In the large room a sacred circle was created by the women, who put beautifully embroidered wide sashes and hand woven baskets in each of the four directions on a beautiful handmade blanket. The women also sprinkled corn pollen in the circle. There were two empty baskets to contain the seed offerings. In the center a beautifully painted white and black clay bowl was surrounded by two ears of corn on each of its four sides. People were asked to line up in four lines choosing the direction they came from: North, East, South or West.

The ceremony began with the leader who blessed the space, and added a prayer for the dead. He called forth the four lands and four waters making offerings to each of them. We all sat in a circle around the simple altar. Small handmade baskets were handed out and we placed a few seeds in our baskets, and when it was our turn to enter the sacred space, we were asked to speak our names, state where we lived, and what seed(s) we were offering for a blessing. We moved around the circle counterclockwise (the indigenous way) leaving it after adding our seeds to the other offerings. The ceremony was solemn, and the experience was deeply moving.

What came next was a total surprise. The sound of drums beating in the distance gradually became more insistent as the Santa Clara dancers emerged from another room. Those that were gathered together witnessed an astonishing Rain Dance, (the first I had witnessed) that filled the room with its vibrant colors, sounds, and prayers that centered me so completely, that I too, became part of the dance. Every day we look to the sky in hopes that the rains will come.

The seed exchange occurred afterwards with people leaving with small envelopes full of seeds grown by another. A feast had been prepared for all the participants. Later in the afternoon three women spoke about the hope that comes with the seeds. How each contains new life, and that each seed is a miracle, a perspective that is also my own.

The young are the hope of the future and I was struck by the young women’s presentations from the Youth Alliance all of whom honored their mentors and were committed to passing on the traditions of the pueblos to which they belonged.



The men spoke too and I remember mention of the spiral and how important this symbol was to the People. From the DNA spiral to the way a sunflower seeds up, to the shape of galaxies, the spiral is a universal life form.

Acknowledging “Truth of Place” one man spoke earnestly about how this land was their church. This land, her mountains her waters all sustained his people generation after generation.

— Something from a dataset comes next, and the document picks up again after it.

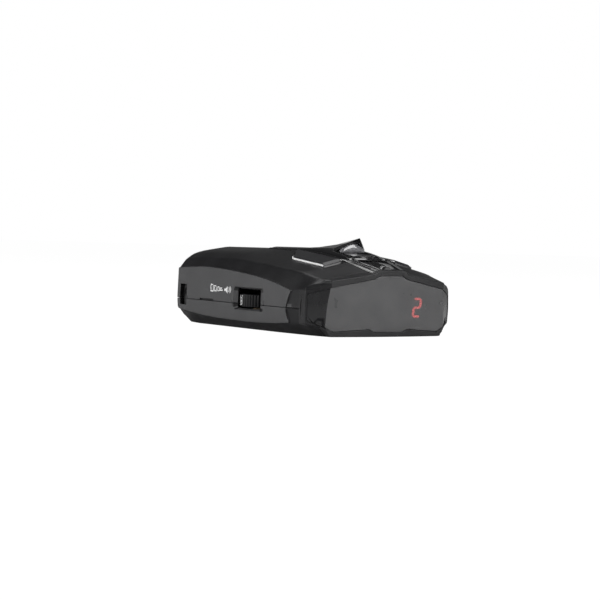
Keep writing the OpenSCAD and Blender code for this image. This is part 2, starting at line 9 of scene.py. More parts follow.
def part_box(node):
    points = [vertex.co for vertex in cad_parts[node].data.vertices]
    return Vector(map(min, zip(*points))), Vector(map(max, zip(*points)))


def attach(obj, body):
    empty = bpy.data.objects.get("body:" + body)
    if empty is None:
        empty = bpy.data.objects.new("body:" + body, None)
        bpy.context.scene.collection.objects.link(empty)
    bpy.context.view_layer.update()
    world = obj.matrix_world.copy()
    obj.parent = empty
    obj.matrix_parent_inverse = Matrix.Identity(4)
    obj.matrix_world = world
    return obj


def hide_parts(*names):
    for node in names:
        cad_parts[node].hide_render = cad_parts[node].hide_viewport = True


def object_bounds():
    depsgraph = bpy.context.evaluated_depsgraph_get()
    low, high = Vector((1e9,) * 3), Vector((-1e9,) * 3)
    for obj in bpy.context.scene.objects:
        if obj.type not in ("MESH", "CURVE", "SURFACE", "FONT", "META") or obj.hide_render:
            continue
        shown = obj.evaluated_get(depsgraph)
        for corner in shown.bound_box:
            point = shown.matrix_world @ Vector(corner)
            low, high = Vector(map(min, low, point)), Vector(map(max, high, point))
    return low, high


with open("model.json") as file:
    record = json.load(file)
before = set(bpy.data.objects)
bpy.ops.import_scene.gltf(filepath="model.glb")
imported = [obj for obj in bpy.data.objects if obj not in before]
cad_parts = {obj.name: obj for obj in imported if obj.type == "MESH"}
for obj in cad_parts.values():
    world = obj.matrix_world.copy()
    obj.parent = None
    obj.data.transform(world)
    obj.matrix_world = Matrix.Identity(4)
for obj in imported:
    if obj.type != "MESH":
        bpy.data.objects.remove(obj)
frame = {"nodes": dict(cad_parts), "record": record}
cad_low, cad_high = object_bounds()

# Sizes below are in millimetres, in the frame's own axes, and become metres when a mesh is made.
# FAR lies beyond the part on every side, and UNDER lies below it; both only bound the cutting tools.
MM = 0.001
FRONT_Y = cad_low.y / MM
REAR_Y = cad_high.y / MM
BODY_HALF = cad_high.x / MM
SEAM_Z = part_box("top_housing")[0].z / MM
WALL = 2.0
PAD_RISE = 0.6
FACE_RADIUS = 216.0
FACE_TILT = math.radians(3.2)
CROWN_Z = 26.5
NOSE_BACK = -49.0
CHEEK_BACK = -41.8
CHEEK_Z = (4.4, 18.4)
WINDOW_INSET = 0.3
WINDOW_THICK = 1.5
SENSOR_SPOT = (0, -20)
SENSOR_BORE_R = 2.6
FAR = 60
UNDER = -10


# ------------------------------------------------------------------ mesh helpers
def node_box(node):
    """Lowest and highest corner of a CAD node, in millimetres."""
    return [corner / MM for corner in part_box(node)]


def make_object(name, verts, faces):
    """Object from points in millimetres, with its faces turned outwards."""
    mesh = bpy.data.meshes.new(name)
    mesh.from_pydata([tuple(c * MM for c in v) for v in verts], [], faces)
    skin = bmesh.new()
    skin.from_mesh(mesh)
    bmesh.ops.recalc_face_normals(skin, faces=skin.faces)
    skin.to_mesh(mesh)
    skin.free()
    thing = bpy.data.objects.new(name, mesh)
    bpy.context.scene.collection.objects.link(thing)
    return thing


def settle(thing):
    """Turns an object's modifiers into its mesh."""
    graph = bpy.context.evaluated_depsgraph_get()
    mesh = bpy.data.meshes.new_from_object(thing.evaluated_get(graph))
    thing.modifiers.clear()
    thing.data = mesh
    return thing


def combine(target, tool, operation="DIFFERENCE"):
    """Boolean of two closed solids. The tool is used up."""
    modifier = target.modifiers.new("combine", "BOOLEAN")
    modifier.operation = operation
    modifier.solver = "MANIFOLD"
    modifier.object = tool
    bpy.context.view_layer.update()
    settle(target)
    bpy.data.objects.remove(tool)
    return target


def copy_of(thing, name):
    twin = bpy.data.objects.new(name, thing.data.copy())
    bpy.context.scene.collection.objects.link(twin)
    return twin


def join(things, name):
    """One object from several that don't overlap."""
    merged = bmesh.new()
    for thing in things:
        part = thing.data.copy()
        part.transform(thing.matrix_world)
        merged.from_mesh(part)
        bpy.data.objects.remove(thing)
    mesh = bpy.data.meshes.new(name)
    merged.to_mesh(mesh)
    merged.free()
    thing = bpy.data.objects.new(name, mesh)
    bpy.context.scene.collection.objects.link(thing)
    return thing


def place(axis, level, a, b):
    return {"X": (level, a, b), "Y": (a, level, b), "Z": (a, b, level)}[axis]


def stack(name, rings):
    """Closed solid over rings of points with equal counts, from the first ring to the last."""
    n = len(rings[0])
    last = (len(rings) - 1) * n
    verts = [p for ring in rings for p in ring]
    faces = [(i * n + j, i * n + (j + 1) % n, (i + 1) * n + (j + 1) % n, (i + 1) * n + j)
             for i in range(len(rings) - 1) for j in range(n)]
    return make_object(name, verts, faces + [tuple(range(n)), tuple(range(last, last + n))])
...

One member of Abiquiu pueblo talked about the history of the Genizaros who until recently went unrecognized, although Abiquiu was given a Land Grant in 1754. Genizaros were Indian children and young women who were sold or traded and became Hispanicized, losing touch with their Native roots for a time. Today both Indian and Hispanic festivals are held in Abiquiu to acknowledge these once invisible people.

The day ended with Los Genizaros de Abiquiu closing the ceremony with an Eagle Dance. The two participants, Dexter Trujillo drummer and singer, and the Eagle Dancer, Maurice, dressed in flaming orange and red feathers were spell binding to watch as they moved towards and away from each other. The eerie sense I had was Maurice actually became an eagle.

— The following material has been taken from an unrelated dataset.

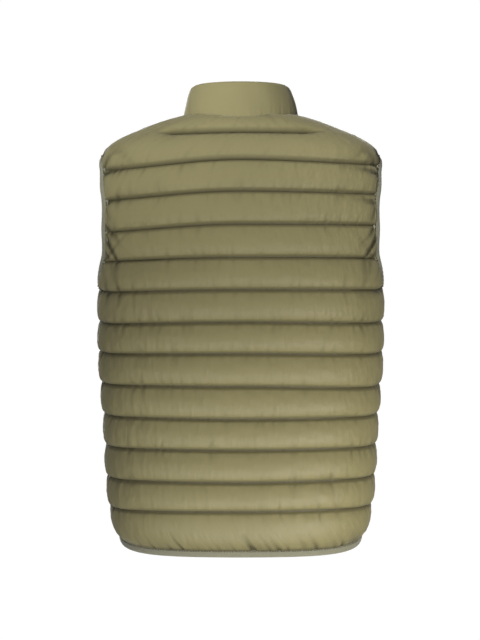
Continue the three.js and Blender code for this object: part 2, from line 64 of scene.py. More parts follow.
FORM_COLUMNS = ("z", "side", "back", "front", "power")
FORM = np.array([
    (-668, 168, 98, 100, 2.2),
    (-652, 175, 99, 102, 2.25),
    (-636, 182, 102, 106, 2.3),
    (-621, 188, 105, 110, 2.35),
    (-602, 193, 108, 112, 2.4),
    (-580, 197, 109, 113.5, 2.4),
    (-550, 199.5, 109, 114.5, 2.4),
    (-500, 202, 108, 115.5, 2.4),
    (-450, 205, 108, 116, 2.4),
    (-400, 209, 109, 116.5, 2.4),
    (-350, 212, 111, 117, 2.4),
    (-300, 212, 114, 118, 2.4),
    (-262, 213.5, 116.5, 118.5, 2.4),
    (-235, 218, 117.5, 118.5, 2.1),
    (-208, 225, 118, 118, 1.85),
    (-163, 235, 116.5, 114, 1.8),
    (-114, 235, 111, 103, 1.8),
    (-80, 220, 104, 89, 2),
    (-60, 210, 97, 76, 2.25),
    (-51, 203.5, 94, 71, 2.3),
    (-41, 190, 90.5, 64, 2.2),
    (-31, 171, 86, 56, 2.15),
    (-21, 147, 81, 49, 2.1),
    (-11, 121, 75, 40.5, 2.05),
    (-2, 94, 69, 33, 2),
    (8, 57, 60, 24, 2),
])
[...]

A seed pot made by Indigenous artist Roxanne Swentzell was presented to Abiquiu Pueblo in recognition of its Genizaro status.

For a person like myself, who has been something of an “earth mother” tending to, and saving seeds for much of my adult life, this ceremony felt like the first recognition of the importance of this work over the span of one woman’s lifetime; I am 72 years old. Even though I will be returning to Maine before the summer begins I will carry this ceremonial recognition close to my heart. I couldn’t help thinking about the datura and redbud tree seeds that I had tenderly been germinating for the last month. Most, if not all, will find homes here in the desert, but I am content, knowing that I have participated in the spring planting for one more cycle. I am absurdly happy that wildflower seedlings are popping up where there were none before! Soon, I believe, redbud trees will follow.